Let me stress here that I am not
suggesting that the West give Russia a free hand
in neo-imperialist instincts that Moscow might
have in the former Soviet sphere, allow Western
security policy to be designed by Russian
intelligence or permit Russia to take unimpeded
advantage of current US difficulties in the
Greater Middle East. Of course not. But there are
strategic priorities, tactical trade-offs and
creative compromises possible here that need to be
considered by Western governments.
Cannot
the West adopt flexible and moderate compromises
on at least some of these disputatious issues we
presently have with Moscow: The timeline of US
anti-ballistic missile deployments to Eastern
Europe; the issue of entry of new NATO members
from the ex-Soviet space; the status of Kosovo;
the contours of the CFE; the future of
strategic-arms control; Russia's entry into the
WTO and so forth? Is there no give in Western
policy on any of these issues? If not, why not?
Any of these moves on the West's part
would not be offered up unilaterally with the hope
that Russian policy toward Iran would inevitably
and fundamentally toughen. Rather, they would be
explicitly linked to a Russian approach to Tehran
in step with Western strategy. This is
particularly urgent because Russia and the West
currently differ so significantly on the issue.
This past October, Russian Foreign
Minister Sergei Lavrov told his Japanese
counterpart that "North Korea poses a fundamental
threat, but Iran does not". It seems doubtful that
the Russian government actually believes this.
Moscow's intelligence on Iranian nuclear
activities is probably at least as good as that of
the United States. When he met with French
President Nicolas Sarkozy on October 10, Putin
stated: "We don't have information showing that
Iran is striving to produce nuclear weapons.
That's why we're proceeding on the basis that Iran
does not have such plans." Putin then visited
Tehran and repeated the same point publicly.
When asked about whether Russia would
support tightening economic sanctions on Iran, in
the aftermath of the announcement of new
unilateral US sanctions, Putin replied, "Why
worsen the situation by threatening sanctions and
bring it to a dead end?"
Nevertheless, the
Kremlin agrees that a nuclear Tehran would be a
real danger. After meeting with Sarkozy, Putin
conceded that not only is a nuclear-armed Iran not
in Russia's interest, but opined that it would
pose a greater threat to Russian national security
than to European or US vital national interests.

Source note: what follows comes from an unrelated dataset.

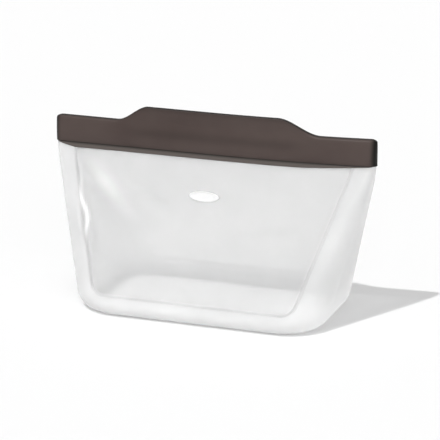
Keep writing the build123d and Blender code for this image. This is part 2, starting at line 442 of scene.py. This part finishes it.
# %% [markdown]
# ## The frame, the gussets and the base
#
# The thick part of the moulding is one piece: uprights beside each panel, rounded gussets at the sides, and a
# base pan that rolls from the walls into a flat floor. Its grids start on the same points as the panel's
# edge, so no gap can show between the two.

# %% Frame and base
FRAME_COLUMNS = 34


def painted_glow_of(z, share, side_x):
    """Strength of a painted glow in the outer face of the thick base, standing in for the light it gathers,
    most of all in its right corners.
    """
    return smooth((40 * MM - z) / (30 * MM)) * (0.02 + 0.6 * smooth(share * 1.6 - 0.5) * (side_x > 0))


def side_quarter(depth, side_x=1, side_y=1):
    """One face of the upright and the gusset, from the panel's edge to the middle of the side."""
    z = np.repeat(EDGE_Z[:, None], FRAME_COLUMNS, 1)
    first = along_of(z, EDGE_X[:, None])
    step = np.linspace(0, 1, FRAME_COLUMNS)[None, :]
    along = first + step * (quarter_length(z) - first)
    low = smooth((28 * MM - z) / (15 * MM))
    thick = UPRIGHT_THICKNESS + (BASE_THICKNESS - UPRIGHT_THICKNESS) * low
    # Inner face: painted shade darkens the rear left corner where the walls meet. Outer face: the painted
    # glow of the thick base.
    if depth:
        corner = np.exp(-((step - 0.22) / 0.07) ** 2) * smooth((78 * MM - z) / (25 * MM))
        shade_and_glow = 0.3 * corner * (side_x < 0) * (side_y < 0)
    else:
        shade_and_glow = -painted_glow_of(z, along / quarter_length(z), side_x)
    return with_numbers(wall_point(z, along, depth + 0 * z), thick, shade_and_glow)


def base_quarter(depth, side_x=1, side_y=1):
    """One face of the base: the floor, the round edge and the strip up to the sill."""
    sill = quarter_length(SILL)
    corner_start = along_of(SILL, EDGE_X[0])
    under_panel = EDGE_X[0] * PANEL_SHARES
    beside = np.linspace(0, 1, FRAME_COLUMNS)[1:]
    along = np.concatenate([under_panel, corner_start + beside * (sill - corner_start)])
    share = along / sill
    rounds = [round_point(share, 1 - t + 0 * share, depth) for t in np.linspace(0, 1, 15)]
    ring, top = rounds[0], rounds[-1]
    spine = ring.copy()
    spine[:, 0] = np.minimum(ring[:, 0], BASE_HALF_WIDTH - BASE_HALF_DEPTH)
    spine[:, 1] = 0
    floor = [spine + (ring - spine) * t for t in np.linspace(0, 1, 26)[:-1]]
    sill_row = wall_point(SILL + 0 * along, along, depth)
    strip = [top + (sill_row - top) * t for t in (0.5, 1.0)]
    rows = np.stack(floor + rounds + strip)
    row = np.arange(len(rows))[:, None]
    past = row - len(floor) - 2.0
    # On the inner floor the thickness number rises to full, so the floor is drawn whiter and denser, as
    # painted light.
    on_floor = smooth((len(floor) + 1 - row) / 5) * (depth > 0)
    thick = BASE_THICKNESS + (1 - BASE_THICKNESS) * on_floor
    # Inner face: painted shade along the edge where the floor meets the wall, strongest under the rear wall,
    # and a painted glow on the floor. Outer face: the painted glow of the thick base.
    if depth:
        shade_under_wall = 0.8 if side_y < 0 else 0.0
        strength = shade_under_wall + (0.5 - shade_under_wall) * smooth(share[None, :] * 1.6 - 0.5)
        shade_and_glow = strength * np.exp(-(past / np.where(past > 0, 9.0, 2.0)) ** 2) - on_floor
    else:
        shade_and_glow = -painted_glow_of(rows[:, :, 2], share[None, :], side_x)
    return with_numbers(rows, thick, shade_and_glow)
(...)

So it is up to the West to convince Russia
that, regarding Iranian nuclear ambitions,
Moscow's long-term equities are best served by
comprehensive and full-fledged cooperation with
the West. But we only have a chance of doing that
if we substantially narrow our policy differences
with Russia on many of these other matters.

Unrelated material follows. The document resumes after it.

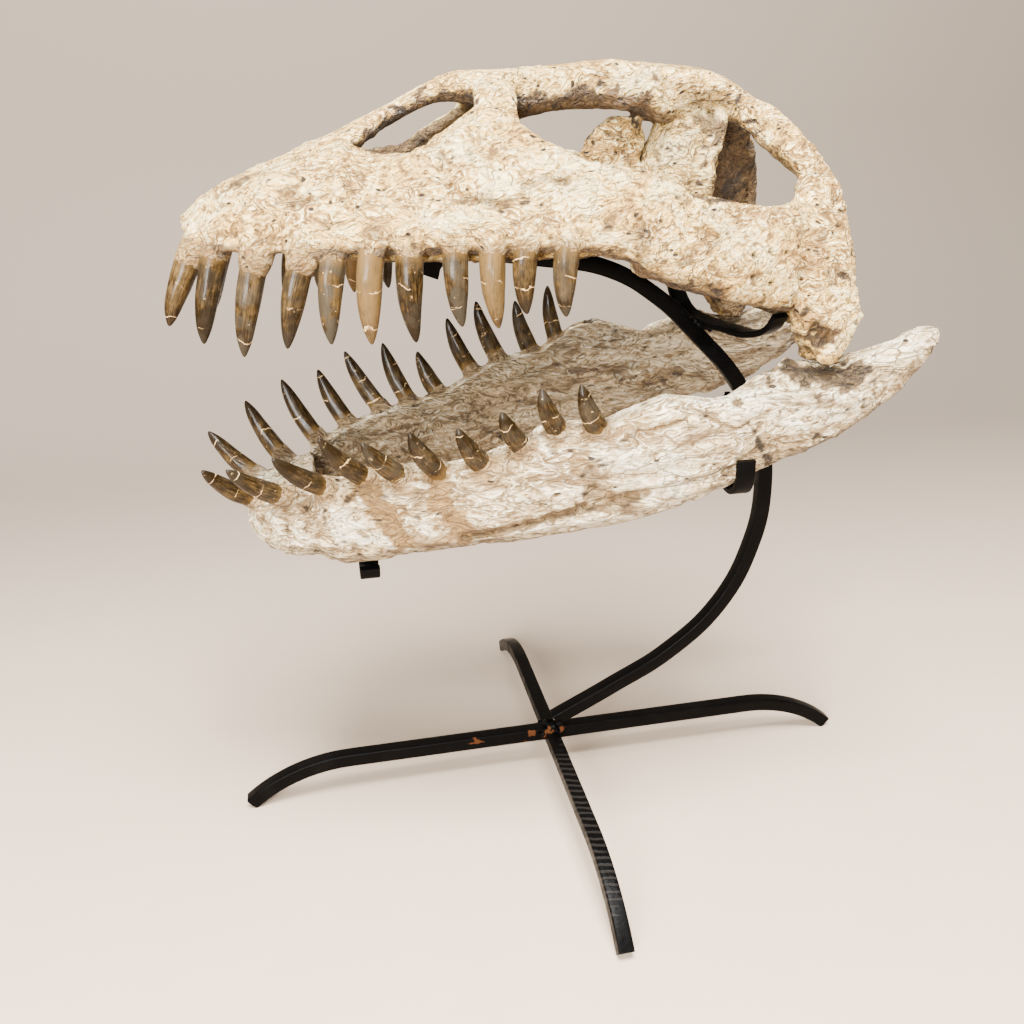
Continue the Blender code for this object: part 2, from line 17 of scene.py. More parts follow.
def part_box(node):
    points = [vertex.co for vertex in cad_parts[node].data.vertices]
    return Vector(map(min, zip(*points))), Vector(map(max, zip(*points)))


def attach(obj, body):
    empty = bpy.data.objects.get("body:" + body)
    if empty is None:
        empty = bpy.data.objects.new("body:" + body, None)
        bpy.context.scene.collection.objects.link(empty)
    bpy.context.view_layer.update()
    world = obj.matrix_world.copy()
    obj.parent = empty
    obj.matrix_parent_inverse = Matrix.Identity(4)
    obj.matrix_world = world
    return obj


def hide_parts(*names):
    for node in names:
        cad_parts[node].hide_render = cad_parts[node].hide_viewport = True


bl_info = {
    "name": "Mounted Plesiosaur Skull",
    "version": (1, 0, 0),
    "blender": (4, 5, 0),
    "location": "3D View > Sidebar > Skull",
    "description": "Carved fossil bone, enamelled teeth, painted iron stand and a plain studio",
    "category": "Object",
}

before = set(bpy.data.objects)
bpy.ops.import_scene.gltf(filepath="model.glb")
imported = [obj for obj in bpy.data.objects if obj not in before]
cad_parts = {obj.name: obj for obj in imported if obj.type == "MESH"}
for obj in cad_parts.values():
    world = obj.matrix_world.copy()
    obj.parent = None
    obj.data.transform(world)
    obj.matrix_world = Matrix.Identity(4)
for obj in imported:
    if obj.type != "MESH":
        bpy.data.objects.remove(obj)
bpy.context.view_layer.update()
MM = 0.001

# ---- names of the frame's nodes -----------------------------------------------------------------
CRANIUM_BONES = (
    "snout", "frontal_bar", "parietal_crest", "palate", "braincase", "sphenoid_plate",
    "cheek_left", "cheek_right", "postorbital_left", "postorbital_right",
    "squamosal_left", "squamosal_right", "quadrate_left", "quadrate_right",
    "paroccipital_left", "paroccipital_right", "pterygoid_left", "pterygoid_right",
    "ectopterygoid_left", "ectopterygoid_right",
)
JAW_BONES = (
    "jaw_chin", "jaw_ramus_left", "jaw_ramus_right", "jaw_articular_left", "jaw_articular_right",
)

# ---- tooth rows, in millimetres from the floor point under the stand's crossing -----------------
# Upper teeth, front to back: place along the jaw, lean of the tip toward the back, length down.
UPPER_TEETH = (
    (-197, -19, 40), (-186, -13, 48), (-166, -13, 53), (-143, -14, 48), (-129, -6, 46),
    (-111, -4, 46), (-93, 0, 45), (-71, 1, 37), (-53, 1, 38), (-37, -1, 31), (-16, -2, 33),
)
# Lower teeth of each side: place along the jaw, lean of the tip toward the back, height.
LOWER_TEETH = {
    "left": (
        (-183, -27, 25), (-165, -31, 24), (-142, -29, 24), (-119, -27, 30), (-101, -23, 24),
        (-82, -17, 26), (-58, -16, 24), (-37, -14, 21), (-18, -12, 25), (4, -13, 26),
    ),
    "right": (
        (-183, -28, 25), (-166, -22, 34), (-144, -21, 37), (-124, -18, 34), (-101, -23, 38),
        (-83, -16, 38), (-62, -14, 27), (-38, -17, 36), (-20, -15, 38), (5, -13, 36), (23, -8, 38),
    ),
}
# Half-width of the two tooth rows along the jaws, and the height of the lower jaw's edge.
UPPER_ROW = ((-206, 14), (-186, 32), (-166, 44), (-143, 52), (-111, 61), (-71, 71), (-37, 77), (0, 80))
LOWER_ROW = ((-188, 12), (-165, 31), (-142, 40), (-101, 57), (-58, 68), (-18, 75), (30, 80))
JAW_EDGE = (
    (-188, 235), (-182, 238), (-165, 243), (-150, 248), (-119, 257), (-82, 264), (-58, 268),
    (-37, 279), (-18, 287), (6, 287.5), (25, 295), (38, 302), (53, 301), (71, 296),
)
# Height of the upper jaw's edge, the radii of the teeth and how deep they are rooted.
TOOTH_LINE_Z = 380.0
UPPER_TOOTH_RADIUS = 6.9
LOWER_TOOTH_RADIUS = 6.0
TOOTH_ROOT = 7.0
# Where a tooth's neck lies, from 0 at the end of its root to 1 at its tip.
NECK = 0.13
# Look of each tooth, front to back: tone (0 honey, 1 dark umber), how grey its enamel is, and how far
# down from its root the bone's collar reaches.
UPPER_LOOKS = (
    (0.66, 0.1, 0.31), (0.98, 0.2, 0.20), (0.76, 0.5, 0.26), (0.84, 0.2, 0.27), (0.58, 0.8, 0.20),
    (0.14, 0.1, 0.15), (0.88, 0.3, 0.15), (0.78, 0.6, 0.14), (0.24, 0.1, 0.15), (0.72, 0.1, 0.16),
    (0.66, 0.5, 0.16),
)
LOWER_LOOKS = (
    (0.88, 0.1, 0.22), (0.86, 0.2, 0.25), (0.98, 0.1, 0.22), (0.95, 0.1, 0.22), (0.84, 0.4, 0.22),
    (0.92, 0.2, 0.21), (0.86, 0.3, 0.22), (0.90, 0.2, 0.24), (0.86, 0.4, 0.23), (0.88, 0.4, 0.22),
    (0.88, 0.1, 0.22),
)

# ---- routes of the stand's bars, in the same millimetres ----------------------------------------
# Sections of the square bars and of the flat straps.
BAR = 9.5
BAR_CORNER = 1.1
STRAP_WIDTH = 11.0
STRAP_THICK = 3.5
STRAP_CORNER = 0.7
# Legs: height of their tops, radius of their bends, height of a foot's middle line, and reach.
LEG_TOP = 33.0
LEG_BEND_RADIUS = 105.0
FOOT_MIDDLE = 2.5
LEG_REACH = {"left": 212.0, "right": 220.0, "front": 176.0, "back": 158.0}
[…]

In the end, this strategy might not work.
Moscow may currently be too defiant to collude
with the West. It may decide that its long-term
relationship with Iran trumps Western nuclear
preoccupations. Putin and company may conclude
that it is inevitable that Iran will acquire
nuclear weapons and that joining Washington and
its allies in a self-defeating enterprise makes no
sense.
Moscow may wonder if the next
American president will follow the same muscular
policies regarding Iran as the current one. So
such a Western initiative could well fail. But
given the stakes involved, it is worth a try. The
new NIE has given us somewhat more time to avoid a
war with Iran. We should use it, including in
Moscow.
Robert D Blackwill is
the president of Barbour, Griffith and Rogers
International, a Washington government affairs,
consulting and lobbying firm. He was the deputy
national security advisor for strategic planning
and the US ambassador to India, 2001-2004.